MC: Has your practice changed over the years?
CC: When I got to MICA, I was painting and drawing. Post-Bacc faculty exposed me to artists who worked in a similar vein in terms of the ethos of their work but not necessarily the discipline. I realized I could think about my ideas through a variety of media, so I started working more with collage and cut paper.
When I got to Mount Royal, faculty there encouraged me to leave the motions that I was comfortable with. One of the most fertile areas of a practice happens when you are extremely uncomfortable with what you’re doing. They said I needed to experiment with having that process of risk be a part of how I do things.

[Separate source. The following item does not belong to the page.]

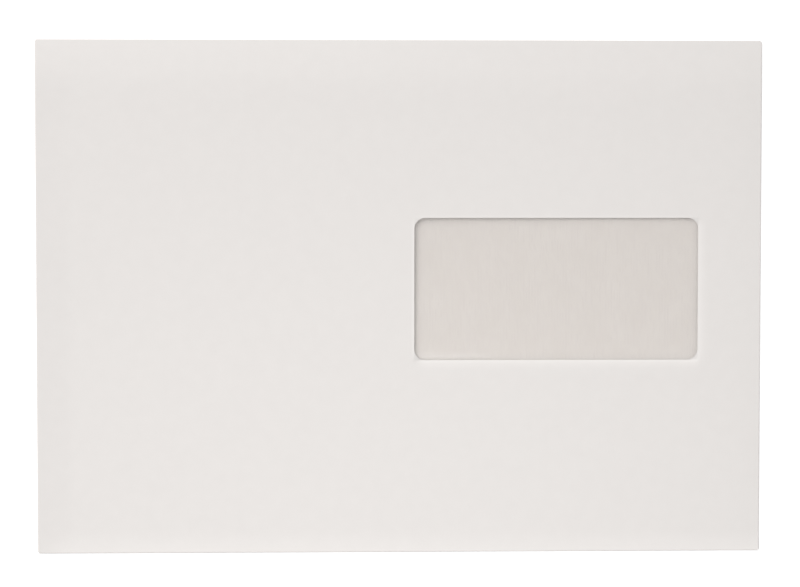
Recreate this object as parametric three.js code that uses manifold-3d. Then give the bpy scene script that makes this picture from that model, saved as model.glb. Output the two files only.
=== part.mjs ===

So I did. It took a long time. It was really hard. There were a lot of tears and a lot of really hard critiques, but I had a breakthrough in Mount Royal when I was trying to prep for my thesis. Alice Aycock came into my studio and she thought my worktable was really interesting. All she wanted to talk about was my worktable and none of my drawings. So I looked at my worktable and asked, “Why can’t this be art?” I started doing dimensional drawings that sort of came off the wall, and that was the start of everything else. That was how the faculty really pushed me along.
MC: Now that you’re a faculty member in MICA’s Drawing Department what do you try to give to your students?
CC: My experience with my faculty was so pivotal to my development as an artist, and it’s still pivotal to the way that I work. I want to create an environment for my students where they can experiment and where they feel they can fail, because if you don’t push yourself, you don’t grow. That’s one of the tenants I have in the classroom.
MC: Is failure an important part of your creative process?
CC: Everything that I do is based around failure. Repetition and practice is important so that you do gain mastery with certain techniques, but I think the crux of practice is pushing your ideas, pushing your skills, pushing your boundaries. I have confidence in my drawing but I still fail there — but that’s more of a problem of image rather than technique. With sculpture, I’m functioning at the edge of my ability and the edge of my understanding of material.
I’m working on pieces for a show in Portland [Or.], and I’m kind of just feeling it out. I just say, “I think this will work. I think this material is ok.” Half the time — more than half the time — it fails. I’ll take that failure, something that happened functionally or aesthetically, and that will be the beginning point of another work that is totally and entirely germinated from that failure. That’s a really integral part of my practice, and because it happens so much, I’ve learned to make it really productive. That’s how you build your expertise.